I was thinking the same thing. Not being able to use ctrl+[ actually made this game really really hard for me as my muscle memory screams in protests each time i want to exit insert mode.
Ctrl+[ isn't an alias for escape, it is escape on traditional terminals (and a whole lot of terminal emulators). It's useful to know this when using a keyboard that lacks an escape key.
Thanks for the VIM tip! I never even thought of looking for an alias for esc before.
I aliased jk to ESC. Can that be added in?
Out of habit I used jj to escape. A touch of inoremap would help this game :)
did this recently and it's been very useful. if anyone's interested ('kj' is faster for me), add to ~/.vimrc:

inoremap kj <ESC>

Easy! I'll add this today
why don't you map escape to caps lock?
This is what I do too. Caps lock is a mistake anyway. The keyboards vi was written on had ESC where the tab key is on most keyboards now[1].

[1] http://en.wikipedia.org/wiki/File:KB_Terminal_ADM3A.svg

And if you're one of those skeptics that thinks "but I sometimes use caps lock to type C_STYLE_CONSTANTS, and I need it!", there's a wonderful thing I call two-shift caps lock: you press both shift keys at the same time, and it toggles caps lock. Now you have your Shift keys, and your caps lock, and a key that really truly has no purpose. Now go forth into the world, and remap thy keyboard.

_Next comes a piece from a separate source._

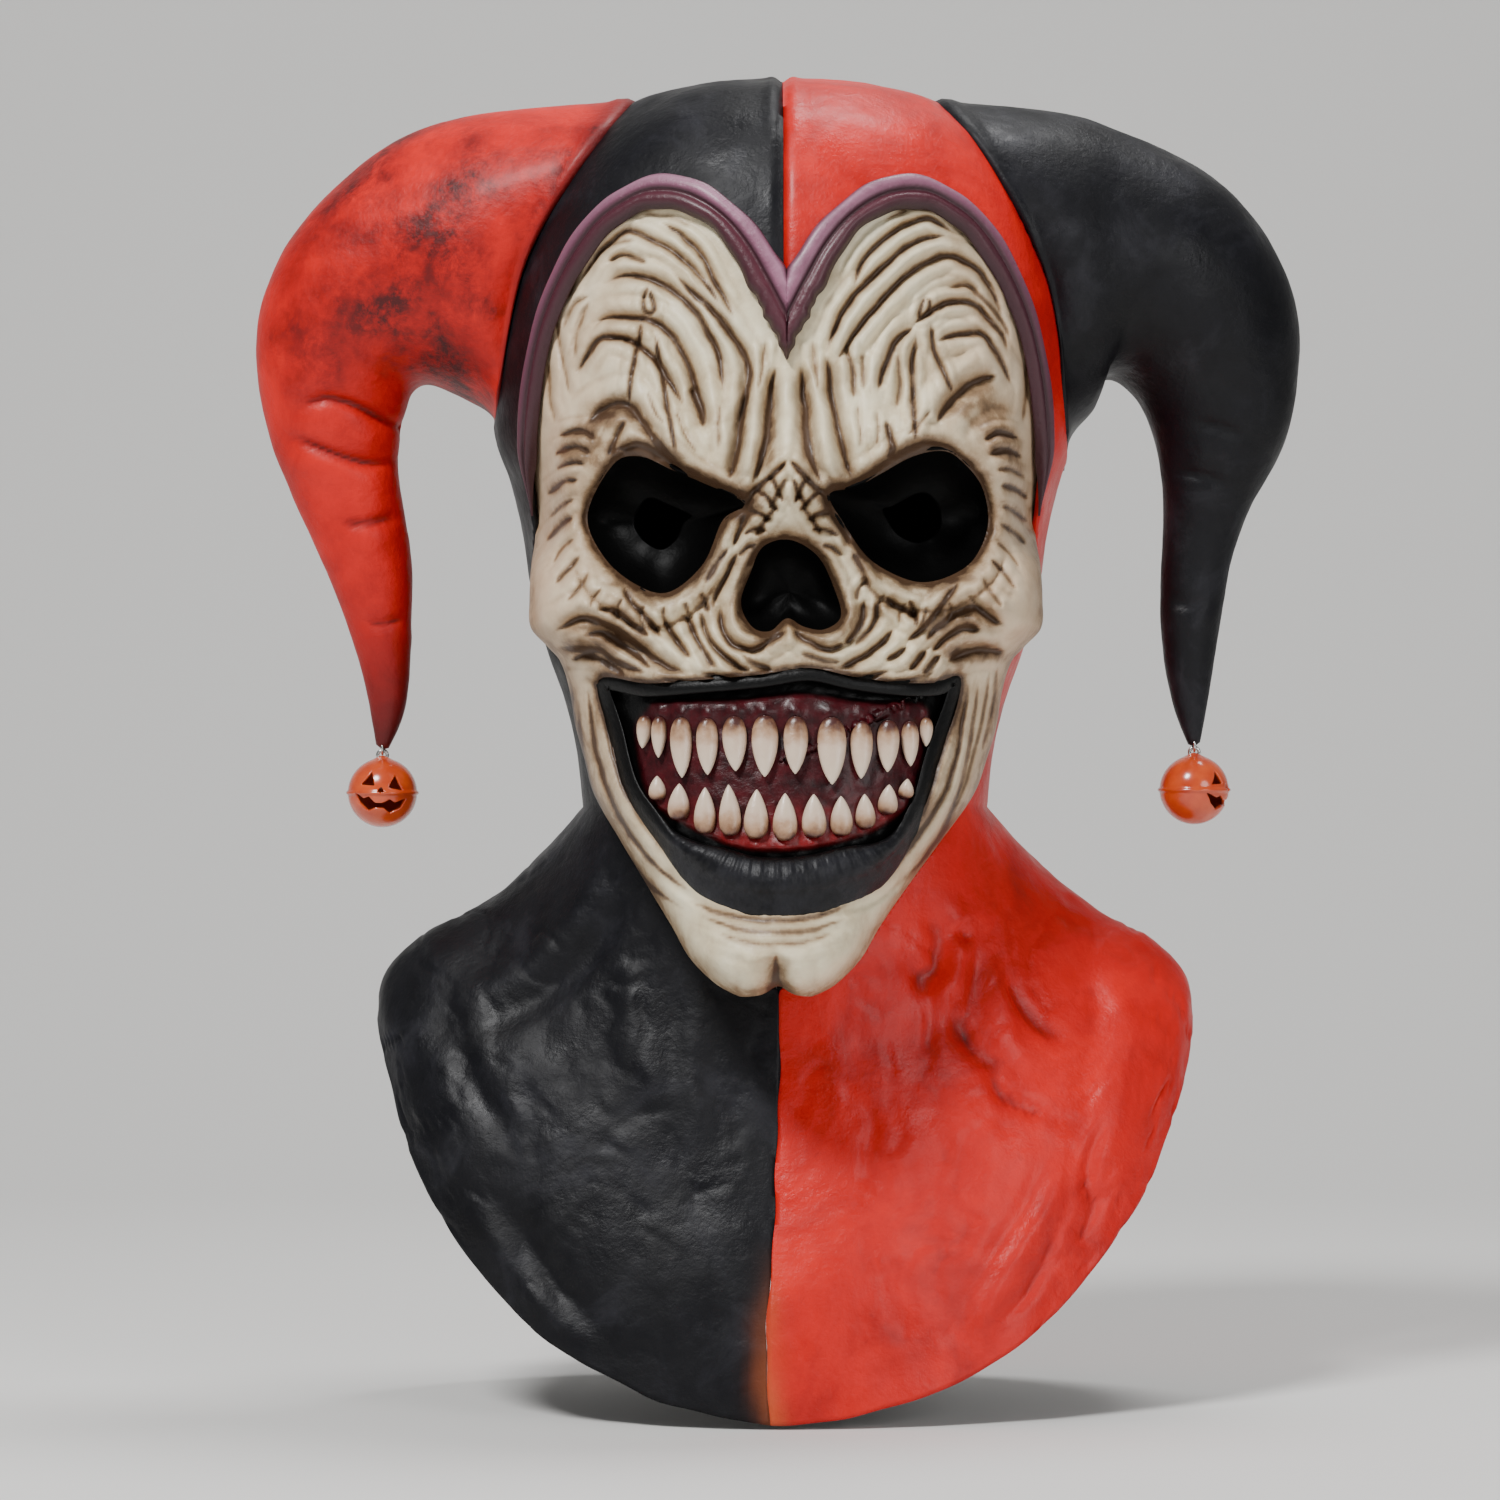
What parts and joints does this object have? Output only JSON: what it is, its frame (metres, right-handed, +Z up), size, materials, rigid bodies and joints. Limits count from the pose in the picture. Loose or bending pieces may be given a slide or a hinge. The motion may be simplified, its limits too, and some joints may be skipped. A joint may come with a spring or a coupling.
{
  "type": "jester mask",
  "caption": "Full-head latex jester mask with a skull face, two drooping horns with bells, and a bib over the shoulders.",
  "frame": {"origin": "inside of the crown, at the point that rests on top of the wearer's head", "axes": "+Z up, -Y the way the face looks, +X towards the black horn, which is on the wearer's left"},
  "size_m": [0.3503, 0.2404, 0.437],
  "materials": {
    "black_latex": "satin",
    "red_latex": "satin",
    "bone_latex": "matte with a brown wash",
    "purple_latex": "satin",
    "gloss_black_latex": "gloss",
    "maroon_latex": "gloss",
    "tooth_latex": "gloss",
    "orange_enamel": "gloss",
    "steel_wire": "polished"
  },
  "bodies": {
    "root": {"hood_black": "black_latex", "hood_red": "red_latex", "bib_black": "black_latex", "bib_red": "red_latex", "horn_red": "red_latex", "horn_black": "black_latex", "skull_face": "bone_latex", "face_trim": "purple_latex", "eye_socket_left": "gloss_black_latex", "eye_socket_right": "gloss_black_latex", "nose_pit": "gloss_black_latex", "lips": "gloss_black_latex", "gums": "maroon_latex", "bell_left": "orange_enamel", "bell_right": "orange_enamel", "bell_ring_left": "steel_wire", "bell_ring_right": "steel_wire", "upper_tooth_1": "tooth_latex", "upper_tooth_2": "tooth_latex", "upper_tooth_3": "tooth_latex", "upper_tooth_4": "tooth_latex", "upper_tooth_5": "tooth_latex", "upper_tooth_6": "tooth_latex", "upper_tooth_7": "tooth_latex", "upper_tooth_8": "tooth_latex", "upper_tooth_9": "tooth_latex", "upper_tooth_10": "tooth_latex", "upper_tooth_11": "tooth_latex", "upper_tooth_12": "tooth_latex", "lower_tooth_1": "tooth_latex", "lower_tooth_2": "tooth_latex", "lower_tooth_3": "tooth_latex", "lower_tooth_4": "tooth_latex", "lower_tooth_5": "tooth_latex", "lower_tooth_6": "tooth_latex", "lower_tooth_7": "tooth_latex", "lower_tooth_8": "tooth_latex", "lower_tooth_9": "tooth_latex", "lower_tooth_10": "tooth_latex", "lower_tooth_11": "tooth_latex"}
  },
  "joints": []
}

In GNOME: System → Preferences → Keyboard; Layouts; Options; Miscellaneous compatibility options → "Both Shift-Keys together toggle Caps Lock" (You can also remap Caps Lock in this same dialog, so the change isn't just for Vim. It's under "Caps Lock key behavior". Also, having a compose key is awesome.)

Is there a way to do this without installing addons to vim?